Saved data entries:
-=-=-=-=-

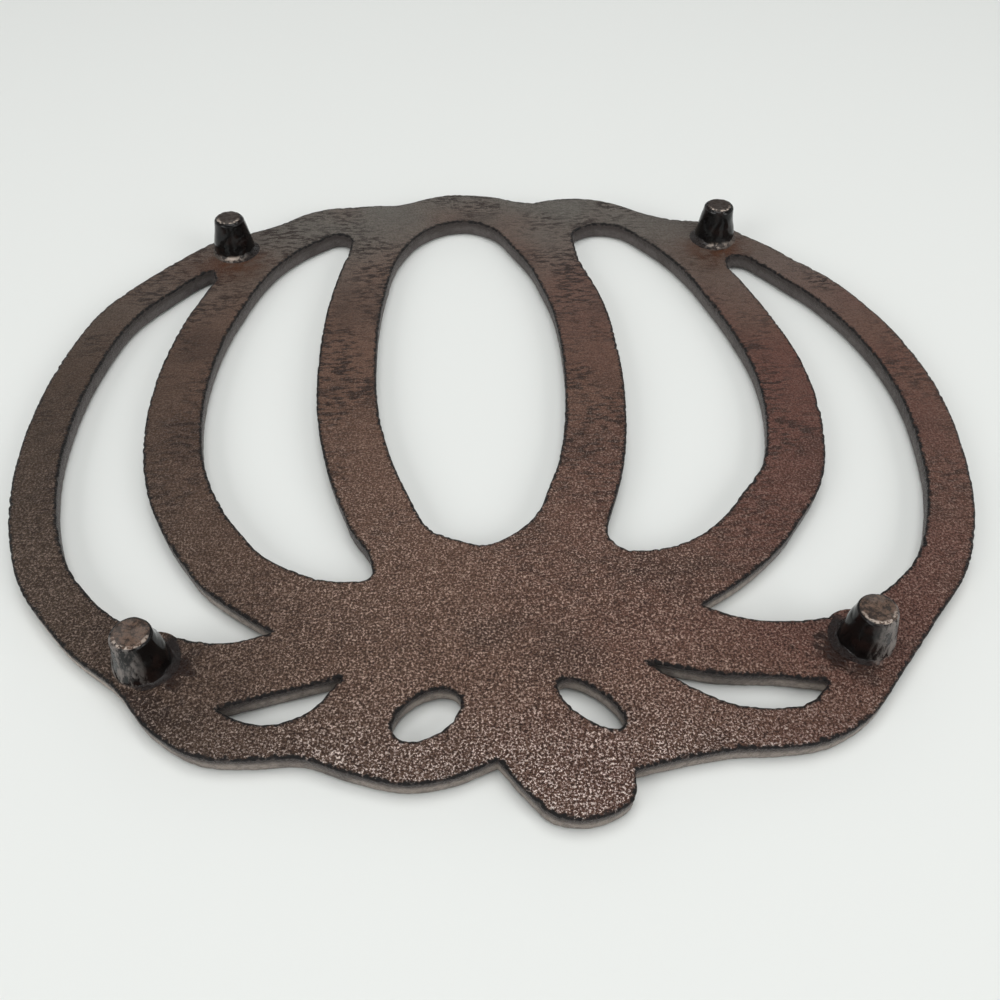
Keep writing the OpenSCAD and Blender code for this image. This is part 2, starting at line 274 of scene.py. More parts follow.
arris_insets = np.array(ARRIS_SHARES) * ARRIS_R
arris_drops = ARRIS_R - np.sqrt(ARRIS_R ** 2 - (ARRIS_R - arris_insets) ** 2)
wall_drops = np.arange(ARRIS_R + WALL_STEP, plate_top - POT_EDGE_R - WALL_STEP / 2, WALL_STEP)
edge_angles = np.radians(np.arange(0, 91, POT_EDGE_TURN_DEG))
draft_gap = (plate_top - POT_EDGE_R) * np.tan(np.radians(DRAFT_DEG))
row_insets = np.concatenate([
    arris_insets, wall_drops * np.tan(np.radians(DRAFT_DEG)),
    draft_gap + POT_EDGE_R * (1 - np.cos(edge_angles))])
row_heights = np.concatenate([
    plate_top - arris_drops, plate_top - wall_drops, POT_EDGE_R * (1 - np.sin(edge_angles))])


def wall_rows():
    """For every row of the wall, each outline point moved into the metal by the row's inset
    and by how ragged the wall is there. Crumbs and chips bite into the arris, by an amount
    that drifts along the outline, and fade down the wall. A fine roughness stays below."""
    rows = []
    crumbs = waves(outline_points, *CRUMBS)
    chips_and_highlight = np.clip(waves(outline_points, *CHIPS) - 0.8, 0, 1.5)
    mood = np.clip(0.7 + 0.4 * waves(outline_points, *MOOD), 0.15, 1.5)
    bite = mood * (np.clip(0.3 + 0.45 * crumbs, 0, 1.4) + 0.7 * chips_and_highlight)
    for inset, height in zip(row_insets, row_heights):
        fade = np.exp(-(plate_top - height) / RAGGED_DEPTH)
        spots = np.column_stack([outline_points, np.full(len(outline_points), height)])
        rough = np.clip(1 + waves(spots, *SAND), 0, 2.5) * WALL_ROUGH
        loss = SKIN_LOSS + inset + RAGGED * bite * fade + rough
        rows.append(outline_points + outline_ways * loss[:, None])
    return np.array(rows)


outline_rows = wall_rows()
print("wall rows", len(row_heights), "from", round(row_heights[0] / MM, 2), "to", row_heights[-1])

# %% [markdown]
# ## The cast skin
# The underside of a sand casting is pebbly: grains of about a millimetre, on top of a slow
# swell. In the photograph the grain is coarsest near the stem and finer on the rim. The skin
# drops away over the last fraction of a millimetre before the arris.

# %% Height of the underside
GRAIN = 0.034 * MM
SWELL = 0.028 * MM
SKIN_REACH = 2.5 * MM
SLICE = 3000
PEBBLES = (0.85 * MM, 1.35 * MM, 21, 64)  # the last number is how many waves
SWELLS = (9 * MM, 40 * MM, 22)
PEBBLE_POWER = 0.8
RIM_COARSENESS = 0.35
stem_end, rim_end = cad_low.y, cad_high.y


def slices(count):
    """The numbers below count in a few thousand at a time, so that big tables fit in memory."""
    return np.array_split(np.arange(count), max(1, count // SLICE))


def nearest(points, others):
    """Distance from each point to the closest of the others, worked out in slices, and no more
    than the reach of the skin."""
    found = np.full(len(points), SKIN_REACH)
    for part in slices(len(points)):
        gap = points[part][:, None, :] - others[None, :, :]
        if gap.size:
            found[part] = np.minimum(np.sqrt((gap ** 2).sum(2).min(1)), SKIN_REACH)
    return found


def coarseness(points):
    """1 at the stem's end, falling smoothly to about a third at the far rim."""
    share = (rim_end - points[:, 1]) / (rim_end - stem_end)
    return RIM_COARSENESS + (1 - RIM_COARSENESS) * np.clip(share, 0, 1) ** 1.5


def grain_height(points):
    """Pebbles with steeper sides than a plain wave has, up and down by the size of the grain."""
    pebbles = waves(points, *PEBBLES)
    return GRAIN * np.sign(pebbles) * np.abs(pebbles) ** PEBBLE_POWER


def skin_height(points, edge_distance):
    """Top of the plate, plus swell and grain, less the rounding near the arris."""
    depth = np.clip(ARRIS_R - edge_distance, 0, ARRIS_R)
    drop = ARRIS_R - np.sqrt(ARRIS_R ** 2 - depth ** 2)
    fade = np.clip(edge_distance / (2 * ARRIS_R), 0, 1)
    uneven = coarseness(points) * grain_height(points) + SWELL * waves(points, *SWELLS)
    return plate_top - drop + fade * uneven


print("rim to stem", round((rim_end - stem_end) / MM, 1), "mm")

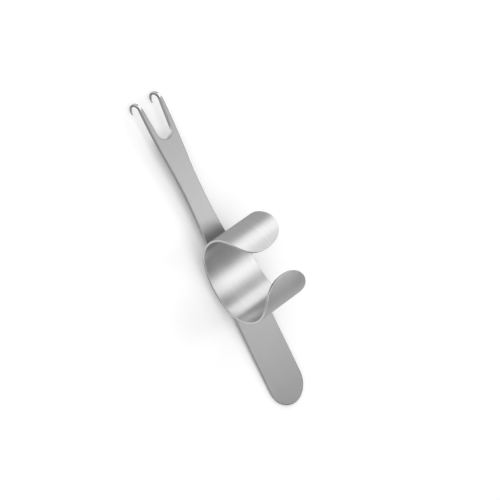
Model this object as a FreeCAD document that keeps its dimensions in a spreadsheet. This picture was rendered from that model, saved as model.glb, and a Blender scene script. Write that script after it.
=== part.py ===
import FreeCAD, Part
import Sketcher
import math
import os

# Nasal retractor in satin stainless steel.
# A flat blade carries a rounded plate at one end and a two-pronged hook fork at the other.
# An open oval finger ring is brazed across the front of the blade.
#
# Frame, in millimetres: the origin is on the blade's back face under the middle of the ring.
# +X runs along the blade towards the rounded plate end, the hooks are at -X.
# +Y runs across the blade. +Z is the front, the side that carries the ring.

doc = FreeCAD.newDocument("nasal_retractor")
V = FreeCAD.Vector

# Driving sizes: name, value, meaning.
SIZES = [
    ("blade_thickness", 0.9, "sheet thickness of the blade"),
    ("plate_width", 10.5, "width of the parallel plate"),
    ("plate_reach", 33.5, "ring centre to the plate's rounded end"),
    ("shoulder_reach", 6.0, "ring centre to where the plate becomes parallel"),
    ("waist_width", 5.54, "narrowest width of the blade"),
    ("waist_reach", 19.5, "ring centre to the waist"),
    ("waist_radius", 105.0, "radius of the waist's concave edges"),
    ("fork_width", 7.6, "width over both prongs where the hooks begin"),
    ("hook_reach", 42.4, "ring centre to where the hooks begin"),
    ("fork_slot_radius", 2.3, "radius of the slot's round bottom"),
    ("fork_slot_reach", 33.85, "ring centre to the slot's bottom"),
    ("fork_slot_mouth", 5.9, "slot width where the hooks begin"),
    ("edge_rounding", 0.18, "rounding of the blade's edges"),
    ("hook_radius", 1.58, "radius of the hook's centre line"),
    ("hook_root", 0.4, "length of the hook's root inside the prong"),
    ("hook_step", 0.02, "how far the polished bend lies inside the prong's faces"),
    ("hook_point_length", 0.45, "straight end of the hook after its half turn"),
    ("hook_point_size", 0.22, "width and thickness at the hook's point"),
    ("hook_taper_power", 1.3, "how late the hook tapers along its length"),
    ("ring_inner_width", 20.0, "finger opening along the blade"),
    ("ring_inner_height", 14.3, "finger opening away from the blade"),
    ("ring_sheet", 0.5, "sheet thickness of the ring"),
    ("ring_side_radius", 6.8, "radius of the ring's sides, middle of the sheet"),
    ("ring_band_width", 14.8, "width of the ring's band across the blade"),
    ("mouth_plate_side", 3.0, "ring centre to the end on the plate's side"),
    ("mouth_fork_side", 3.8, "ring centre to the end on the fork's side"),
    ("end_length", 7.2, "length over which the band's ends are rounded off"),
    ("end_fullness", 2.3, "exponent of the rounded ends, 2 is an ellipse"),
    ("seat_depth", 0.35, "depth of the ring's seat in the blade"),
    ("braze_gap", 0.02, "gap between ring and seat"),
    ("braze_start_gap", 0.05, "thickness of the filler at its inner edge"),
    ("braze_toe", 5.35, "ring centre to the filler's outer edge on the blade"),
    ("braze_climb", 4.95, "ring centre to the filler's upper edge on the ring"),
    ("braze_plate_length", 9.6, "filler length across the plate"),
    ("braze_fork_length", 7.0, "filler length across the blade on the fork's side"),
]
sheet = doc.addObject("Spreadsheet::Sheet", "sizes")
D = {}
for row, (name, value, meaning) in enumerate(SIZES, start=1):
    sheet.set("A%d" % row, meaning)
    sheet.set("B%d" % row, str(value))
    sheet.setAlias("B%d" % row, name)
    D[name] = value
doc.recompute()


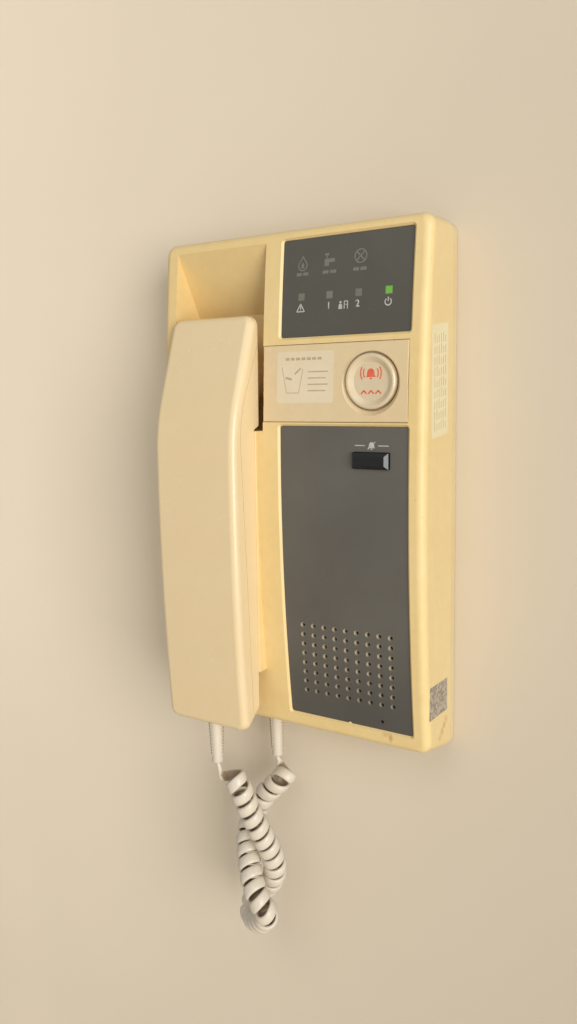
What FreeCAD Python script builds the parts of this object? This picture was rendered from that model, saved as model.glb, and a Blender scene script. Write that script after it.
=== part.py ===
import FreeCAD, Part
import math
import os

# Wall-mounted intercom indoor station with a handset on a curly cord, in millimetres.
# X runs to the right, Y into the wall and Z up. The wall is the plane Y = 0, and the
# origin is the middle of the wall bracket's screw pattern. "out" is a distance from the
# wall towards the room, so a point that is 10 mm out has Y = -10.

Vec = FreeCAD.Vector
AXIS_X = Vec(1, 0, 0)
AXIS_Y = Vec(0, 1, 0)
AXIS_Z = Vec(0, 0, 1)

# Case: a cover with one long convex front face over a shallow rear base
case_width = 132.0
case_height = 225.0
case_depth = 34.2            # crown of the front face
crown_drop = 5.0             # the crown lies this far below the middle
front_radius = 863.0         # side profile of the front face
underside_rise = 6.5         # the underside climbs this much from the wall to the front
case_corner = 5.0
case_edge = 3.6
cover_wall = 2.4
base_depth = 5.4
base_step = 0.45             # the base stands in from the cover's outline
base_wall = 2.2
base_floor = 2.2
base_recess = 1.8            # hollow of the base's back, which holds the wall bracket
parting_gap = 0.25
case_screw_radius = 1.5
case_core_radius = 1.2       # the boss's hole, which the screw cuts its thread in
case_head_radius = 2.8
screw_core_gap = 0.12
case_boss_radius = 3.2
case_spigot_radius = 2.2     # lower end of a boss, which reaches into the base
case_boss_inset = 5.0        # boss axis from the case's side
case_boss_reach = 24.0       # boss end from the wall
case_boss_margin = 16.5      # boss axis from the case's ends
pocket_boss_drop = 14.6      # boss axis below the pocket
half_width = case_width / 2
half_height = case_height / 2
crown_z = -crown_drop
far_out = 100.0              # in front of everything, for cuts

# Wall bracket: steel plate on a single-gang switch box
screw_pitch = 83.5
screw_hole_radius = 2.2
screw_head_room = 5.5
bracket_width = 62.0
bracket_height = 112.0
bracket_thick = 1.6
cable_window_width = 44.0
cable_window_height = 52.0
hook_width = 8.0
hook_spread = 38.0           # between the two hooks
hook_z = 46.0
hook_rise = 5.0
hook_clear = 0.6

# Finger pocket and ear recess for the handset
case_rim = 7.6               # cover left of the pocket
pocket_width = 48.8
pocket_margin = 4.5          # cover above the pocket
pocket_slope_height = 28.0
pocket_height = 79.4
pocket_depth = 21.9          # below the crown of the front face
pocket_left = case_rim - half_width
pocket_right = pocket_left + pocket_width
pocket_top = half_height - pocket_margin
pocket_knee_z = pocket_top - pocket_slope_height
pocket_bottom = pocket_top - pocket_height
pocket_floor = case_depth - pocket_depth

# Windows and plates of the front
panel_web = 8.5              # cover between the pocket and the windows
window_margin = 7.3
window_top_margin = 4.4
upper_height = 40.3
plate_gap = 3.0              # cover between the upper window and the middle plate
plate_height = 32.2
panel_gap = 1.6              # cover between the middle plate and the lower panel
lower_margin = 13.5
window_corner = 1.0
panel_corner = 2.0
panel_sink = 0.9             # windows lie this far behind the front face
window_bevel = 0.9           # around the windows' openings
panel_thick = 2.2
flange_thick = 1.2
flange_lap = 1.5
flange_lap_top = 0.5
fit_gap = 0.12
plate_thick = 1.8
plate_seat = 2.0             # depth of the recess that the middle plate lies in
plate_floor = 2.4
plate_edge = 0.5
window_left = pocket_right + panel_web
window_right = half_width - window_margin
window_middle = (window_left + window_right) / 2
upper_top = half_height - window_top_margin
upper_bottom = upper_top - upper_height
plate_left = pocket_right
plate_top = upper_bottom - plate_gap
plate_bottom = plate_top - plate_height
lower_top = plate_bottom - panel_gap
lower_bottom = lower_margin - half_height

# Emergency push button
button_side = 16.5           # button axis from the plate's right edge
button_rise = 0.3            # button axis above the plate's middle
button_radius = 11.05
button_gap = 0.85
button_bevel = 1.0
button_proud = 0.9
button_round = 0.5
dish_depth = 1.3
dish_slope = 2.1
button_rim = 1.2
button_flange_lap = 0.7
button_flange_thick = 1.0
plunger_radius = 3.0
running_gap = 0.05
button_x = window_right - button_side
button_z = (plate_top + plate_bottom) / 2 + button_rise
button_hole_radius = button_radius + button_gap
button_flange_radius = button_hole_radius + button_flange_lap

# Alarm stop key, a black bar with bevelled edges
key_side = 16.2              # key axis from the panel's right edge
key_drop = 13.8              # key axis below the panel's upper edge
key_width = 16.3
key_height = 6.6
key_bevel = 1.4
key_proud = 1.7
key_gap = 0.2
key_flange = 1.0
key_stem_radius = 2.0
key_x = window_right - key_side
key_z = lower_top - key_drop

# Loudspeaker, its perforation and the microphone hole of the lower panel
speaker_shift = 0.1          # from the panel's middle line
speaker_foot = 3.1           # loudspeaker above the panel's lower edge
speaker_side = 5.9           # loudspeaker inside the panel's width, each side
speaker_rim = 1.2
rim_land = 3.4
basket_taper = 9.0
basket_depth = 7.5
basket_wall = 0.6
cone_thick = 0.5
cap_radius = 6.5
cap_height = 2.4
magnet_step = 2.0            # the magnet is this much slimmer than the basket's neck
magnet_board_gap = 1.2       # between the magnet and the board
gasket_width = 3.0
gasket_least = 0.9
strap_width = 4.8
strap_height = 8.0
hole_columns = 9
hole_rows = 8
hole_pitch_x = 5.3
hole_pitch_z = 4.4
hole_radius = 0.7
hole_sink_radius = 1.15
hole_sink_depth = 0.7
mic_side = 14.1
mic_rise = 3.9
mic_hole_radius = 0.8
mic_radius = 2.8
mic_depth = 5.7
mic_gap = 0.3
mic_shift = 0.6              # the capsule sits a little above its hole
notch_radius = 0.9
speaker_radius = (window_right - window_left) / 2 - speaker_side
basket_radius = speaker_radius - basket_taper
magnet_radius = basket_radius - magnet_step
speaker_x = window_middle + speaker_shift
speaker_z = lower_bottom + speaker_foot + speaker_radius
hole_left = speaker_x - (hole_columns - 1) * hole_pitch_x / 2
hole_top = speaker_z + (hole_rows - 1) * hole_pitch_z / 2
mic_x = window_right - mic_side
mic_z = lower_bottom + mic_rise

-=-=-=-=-

WHAT THE TASK ASKS: Locate the word "picture" in the data above. Copy every line carrying it.

EXERCISE ANSWER:
Model this object as a FreeCAD document that keeps its dimensions in a spreadsheet. This picture was rendered from that model, saved as model.glb, and a Blender scene script. Write that script after it.
What FreeCAD Python script builds the parts of this object? This picture was rendered from that model, saved as model.glb, and a Blender scene script. Write that script after it.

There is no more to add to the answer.